Compared to that, the life of a reporter on the
Guardian
is as soft as a baby’s face. It’s not just that – like the other ‘quality’ papers – there is less pressure to sell copies. Beyond that, unlike the other quality titles, the
Guardian
belongs to a trust. Instead of having shareholders trying to claw profit out of the newsroom, the trust has subsidiary businesses whose profits are used to fund the newsroom. The paper is still run as a business and it has to survive in the marketplace, but the commercial pressure which distorts so much behaviour in so many newsrooms is reduced to the bare minimum.

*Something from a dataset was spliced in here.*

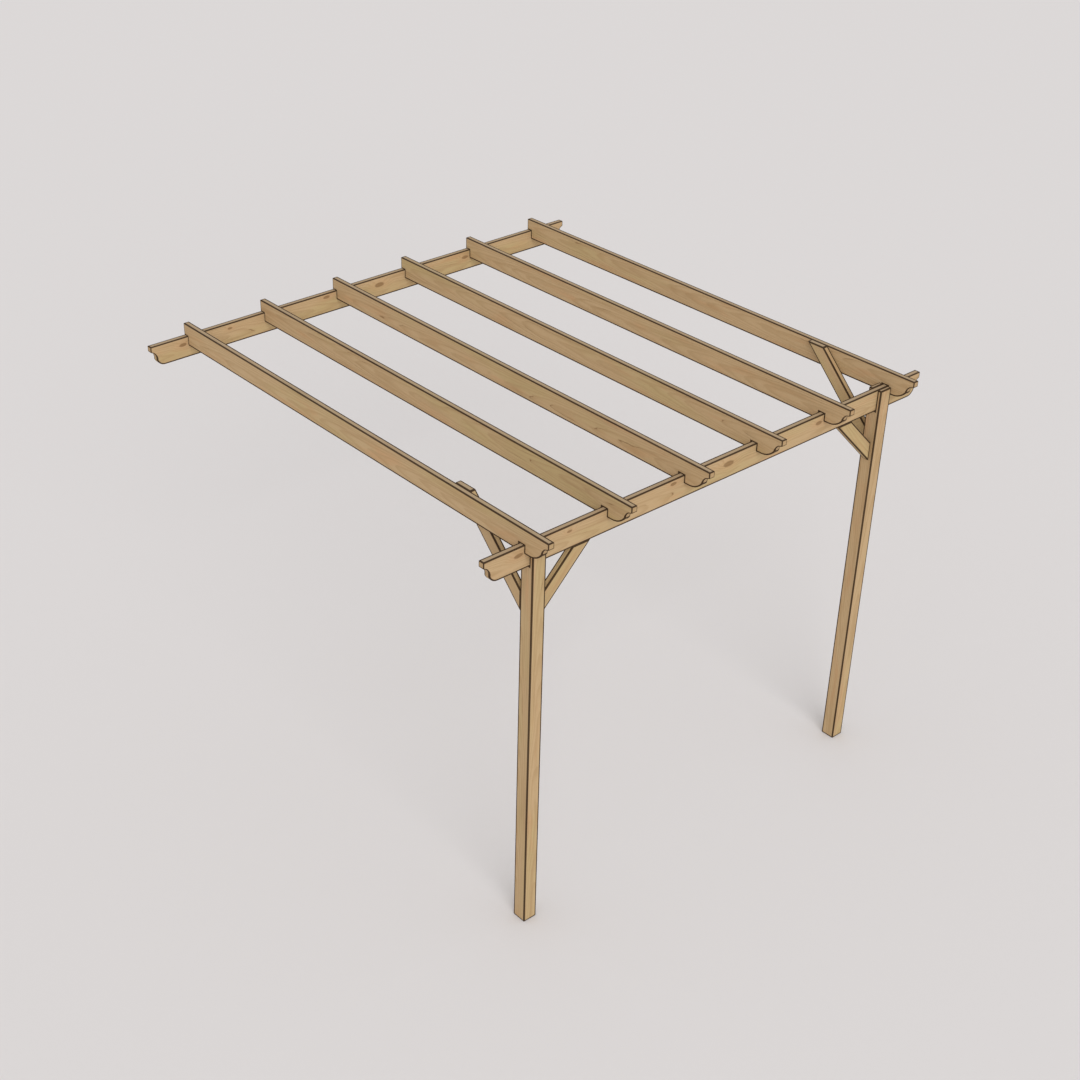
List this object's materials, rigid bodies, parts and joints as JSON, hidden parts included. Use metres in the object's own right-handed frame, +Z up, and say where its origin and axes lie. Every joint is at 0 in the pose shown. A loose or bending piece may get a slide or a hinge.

What’s the difference between the
News of the World
and the
Guardian
? From a reporter’s angle? The Bully Quotient. Just that really. I’m allowed to fail.

*   *   *

Not everything that Mr Apollo told me was a total shock.

When I was researching
Flat Earth News
, over the previous two years, I had contacted reporters who had worked in Fleet Street newsrooms, looking for the stories behind their stories, to try to understand why it is that so often our work fails to tell the truth. A lot of reporters had helped and a few of them had gone further and started to tell me about their use of private investigators to gather information by illegal means – these ‘dark arts’. Coming from the soft world of the
Guardian
, I had known almost nothing of this.